Within moments of the opening credits you're watching the SF equivalent of Neighbours. People wander into the road to discuss events on their spotless housing estate. There's even a cheerful council worker, chuffed with his tarmac-laying skills. It's broad daylight, the TARDIS is sandwiched between two skips, and our only glimpse of life outside this street of showhomes is telly coverage of the Olympics.

Following some of the imaginative leaps earlier in the series (even the controversial Abzorbaloff comedy episode) this plot is… ordinary. The Big Bad is a possessed girl who – we discover in the pre-title sequence – is capturing other children by drawing them into her pictures.
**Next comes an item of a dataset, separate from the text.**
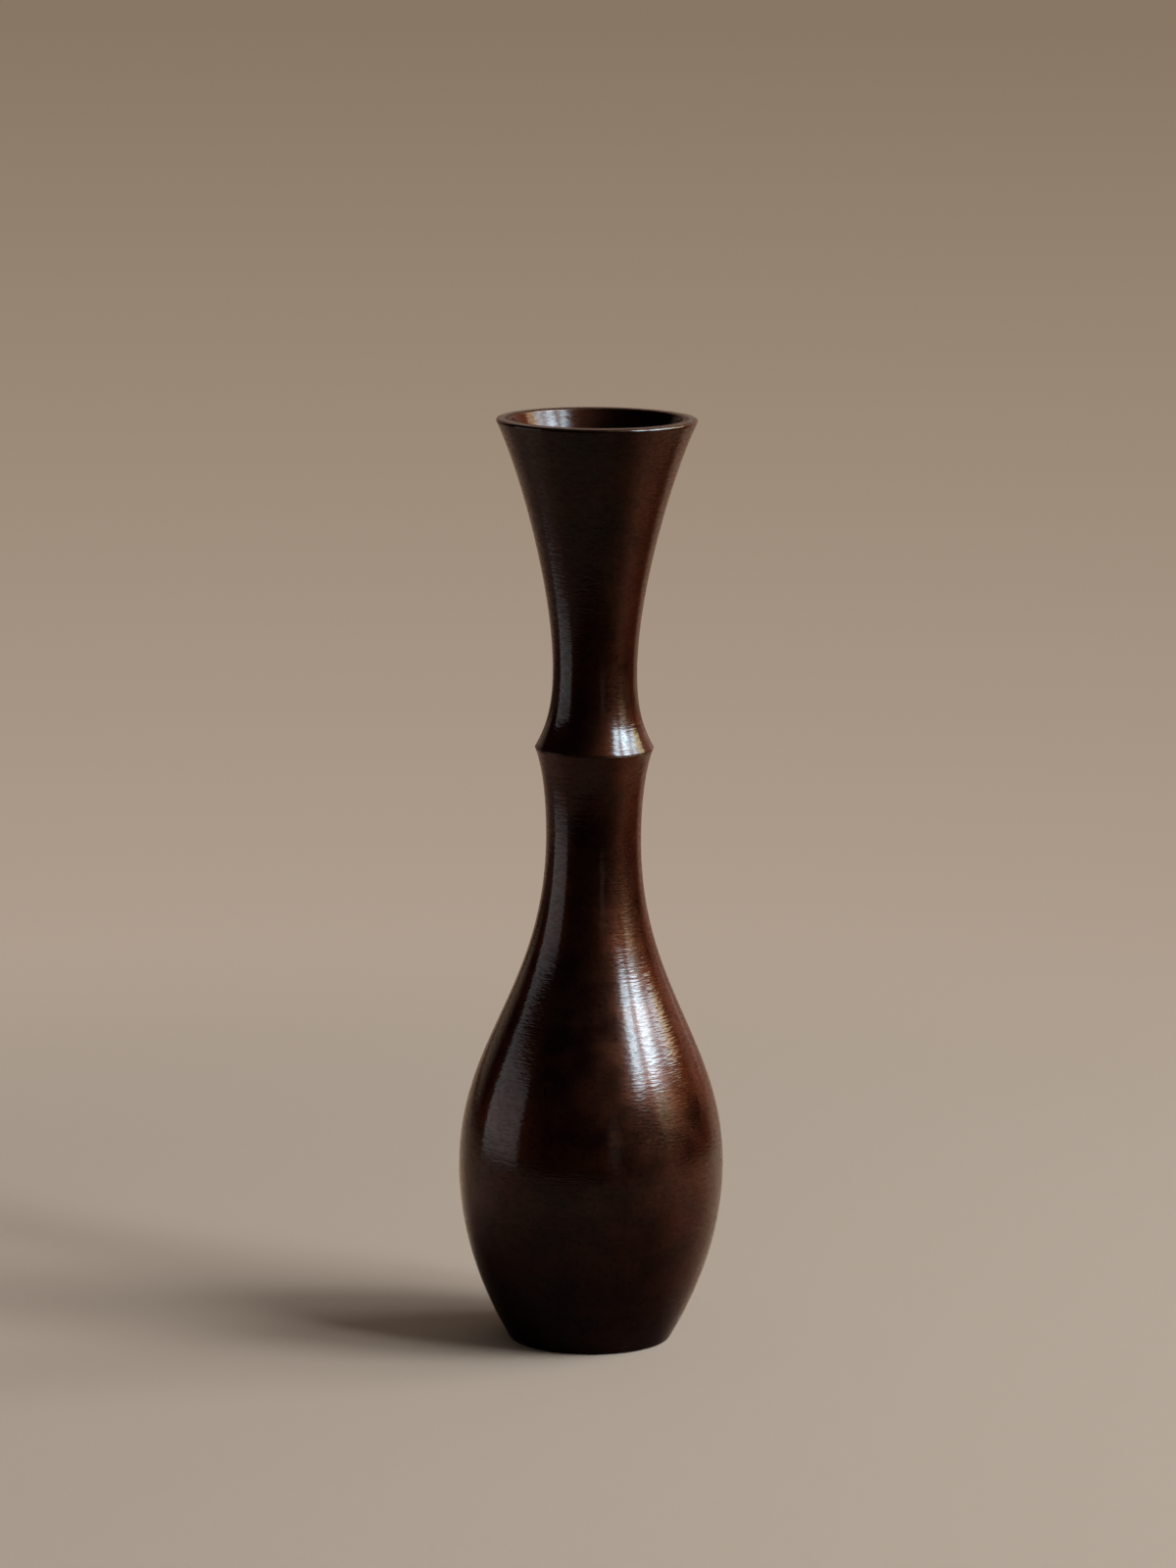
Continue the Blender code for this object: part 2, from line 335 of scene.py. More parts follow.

Some people might be put off by the low-budget presentation - not me. It ain't no masterpiece, but does the story suffer because it's not set creepily at night with giant 3-D monsters? Nah. In fact, the spookiness is cranked up for kids because of the it-could-be-your-street mentality, and the claustrophobic effect of limiting the action to one household works. It's clear this wasn't an expensive episode, but that doesn't mean the scenes are insipid. If “The Satan Pit” was about the Devil in space, this one is about the demons lurking in your own cupboard.

Life on Mars writer Matthew Graham has penned some pleasing dialogue. People won't be talking about the special effects in “Fear Her”, but they will definitely be discussing the Doctor's throwaway remark to having been "a dad, once" – or his ominous final warning about not taking togetherness for granted. It's another episode about loneliness, but it's also lifted by some genuinely funny lines (personal favourite, Billie's sarky response to Abdul Salis's puzzled road worker - "When you find out, put it in a big book about tarmacking.")

“Fear Her” is probably not destined to be a classic, and many of the SF ideas are over-familiar. But don't let the magnolia décor fool you. It's a decent breather before grander adventures to come, and the feel-good ending might even play a tune on your heartstrings, if you're not too much of a cynic.